Я дожидался, пока отец созреет для разъяснений: с ним любая беседа шла поворотами и зигзагами, и надо было уметь смаковать саспенс.
— Неслучайно один из первых парламентов в истории человечества возник в Исландии, возле Северного полюса, в каменистой пустыне, полной снега и льда: там не было пальм! Ты помнишь? Это было в девятом веке.
— Помню, как вчера, папа.
— На наших широтах это, конечно, исключено.
— Из-за пальм!
— Из-за них, сын мой, плоть от плоти моей, кровь от крови моей, чудеснейший из двуногих, что так прекрасно читает мои мысли. У нас пальмы показывают дурной пример. Ибо как на самом деле растет пальма? Она растет вверх, только если у нее отрежешь все нижние части, — такой ценой она тянется ввысь и горделиво красуется в синем небе. Всякий арабский государь мнит себя пальмой, и, чтобы возвыситься и расти, он отрезает себя от народа, отстраняется от него, удаляется. Пальмовое дерево укрывает деспотию.

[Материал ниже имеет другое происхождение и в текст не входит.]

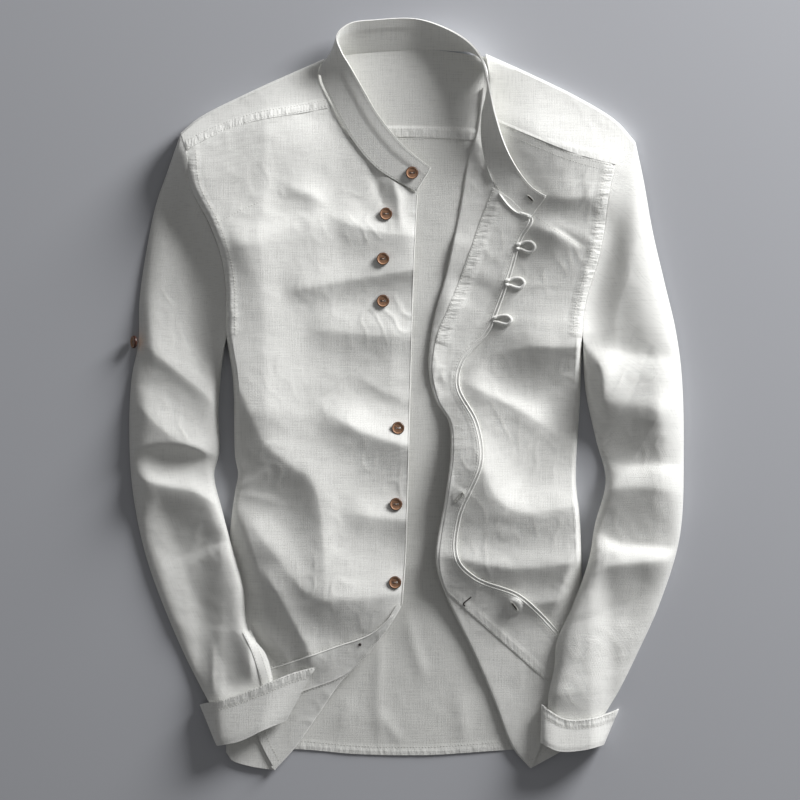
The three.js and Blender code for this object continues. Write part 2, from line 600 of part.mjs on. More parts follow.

— Допустим. И что же делать? Закупать гербициды?
Он рассмеялся и налил нам еще чаю. В смежной комнате сестры и мать — шумные, увлеченные, не обращая внимания на наши мужские споры, — готовились к двум новым свадьбам.
— Навуходоносор, Саладин, Хусейн… Нам не хватает посредственностей. С зари Ирака наши правители практикуют манию величия.
— Папа, я не понимаю, что такого великого в Саддаме Хусейне!
— Паранойя. Тут он нас всех переплюнет.
Как будто внезапно заразившись ею, отец забеспокоился и понизил голос. Оглядев затененную комнату, в которой беседовал со мной наедине, он продолжил:
— Никто уже не знает, где он живет и где спит, — настолько он боится покушения. На людях появляются двойники. Прежде он держал непокорных в узде страхом, теперь он сбивает их с толку, сливаясь с пейзажем.
— Знаю, — вздохнул я, умалчивая о том, что в университете вступил в группу участников подпольного сопротивления и что мы намеревались убить Саддама Хусейна.